Cost-effective and fairer
Taking another case application beyond cadastral or tenure boundaries, property valuation – a fundamental element of land administration – is usually determined by a range of factors such as geographic location, physical characteristics, legal implications and economic considerations. While property valuation is essential for economic growth, many developing countries often lack official regulations or specific data requirements. Therefore, a study in Rwanda explored the effectiveness with regards to taxation of three remote sensing technologies: 1) aerial images captured with a digital camera, 2) WorldView2 satellite images, and 3) UAV images obtained with a DJI Phantom 2 Vision Plus quadcopter. UAVs were shown to offer the most promising method for collecting data to support property valuation for taxation. They could provide accurate and up-to-date information, which is essential for fair taxation.

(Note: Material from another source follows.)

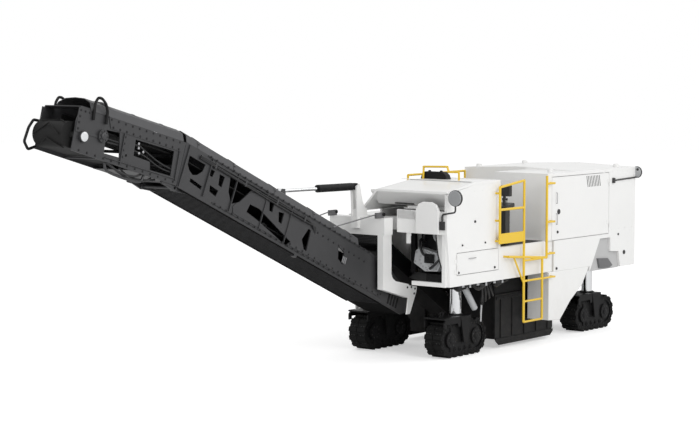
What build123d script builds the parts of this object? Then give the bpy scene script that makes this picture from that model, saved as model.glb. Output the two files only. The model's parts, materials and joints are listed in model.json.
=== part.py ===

Although past trends may not be reliable predictors of future progress, the expanding use of remote sensing technologies in land administration appears to be undeniable. Digital transformation is lowering the legal and institutional barriers to change, allowing start-ups and other land administration service providers to enter the market more easily. AI and feature extraction techniques will continue to be utilized and fused with other data sources, such as statutory and non-statutory as well as social and environmental data, to create more advanced boundary recognition algorithms. That said, people will remain central to the processes. In the end, it is they who must determine, use and enforce boundaries.